In this blog I’ve been writing about the possibility of change in my life. I’ve been anticipating the unexpected as my husband and I think about a new career for him and where that might lead us, envisioning us in a new community and a new home. I have been hopeful and excited, even when my own plans haven’t seemed to materialize. I trust that God has something better in mind.
I have been in Nashville this week completing a two-year program for pastors I began when I was leading a local church. This program was designed for pastors fairly new to ministry who wanted companions on their journeys, people who understood that God designed us for community and wanted to live that out in their ministries. I couldn’t have predicted two years ago that my journey would lead out of local church pastorate, but it did. First to finish my Master’s degree in Creative Writing, and then into waiting for the next right thing.
While I have been reconnected with these Companions in Ministry, my extended family (whom I haven’t written about because their story is not necessarily mine to tell) has been gathered in its own sort of community. A family journeying with medical staff formed a community of care and concern while one of our beloved suffers the tragedy of contracting West Nile Virus from an organ transplant. The past months we have been hopeful. Hopeful that there would be a definitive diagnosis, treatment and cure. And when that couldn’t happen, hopeful that he would qualify for a transplant, receive one, and go on to live a healthy life with his wife.
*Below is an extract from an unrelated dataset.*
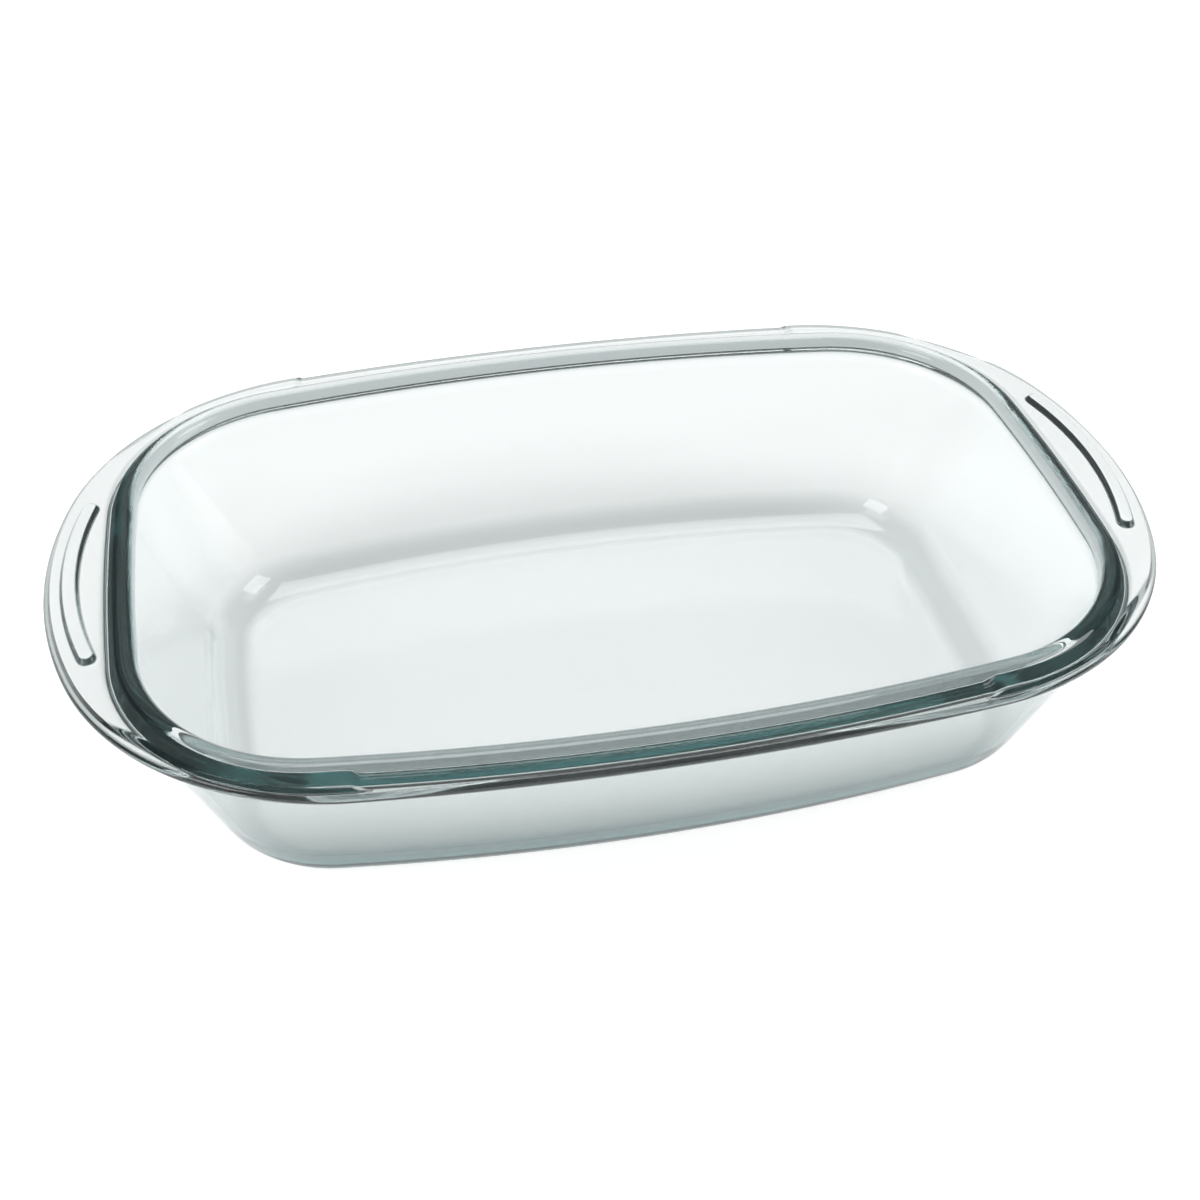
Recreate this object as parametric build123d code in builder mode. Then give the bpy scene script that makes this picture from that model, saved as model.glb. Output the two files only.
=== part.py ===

Last night I spoke with my husband to find out that our dear one has no hope of recovery, no hope for any quality of life. Just last week, before the virus had taken its terrible toll, the doctors and family all had hope for a full recovery. In our closing worship service in Nashville this morning, Trevor Hudson, an amazing spiritual pastor from South Africa, who had been talking to us about the gospel themes of friendship, spoke of hope, and how devastating it is when hope brings us pain. He didn’t have a clue about my family circumstances, but he could have been speaking right to us. When our dashed hopes bring us to deep pain, it is there in our suffering that we struggle to claim a deeper even richer hope.
I thought about my family in California. In the next few days, after we have all had a chance to say goodbye, life support will be removed and then, horrible as it seems we will hope for death. A good death. And beyond that, what will we hope for? I will hope for the grieving spouse a reserve of inner strength, the companioning of family and friends, the ability to walk into the darkness and not be consumed by it, the image of God’s light, however it comes to her, to carry her through the days, months, and years ahead as she lives out a life she did not expect or plan for.
In the meantime, we cry for our loss, for all we are going to miss and are just beginning to sense, and for the loss our dear one has suffered. And in the pain of hope, I am thankful for the small mercies. That neither my husband nor I have jobs, that our house has not sold, that we are still home in the same small town where our extended family lives, that we can be present in some small way to honor their lives and their suffering and their hope as family, as companions in our communal life.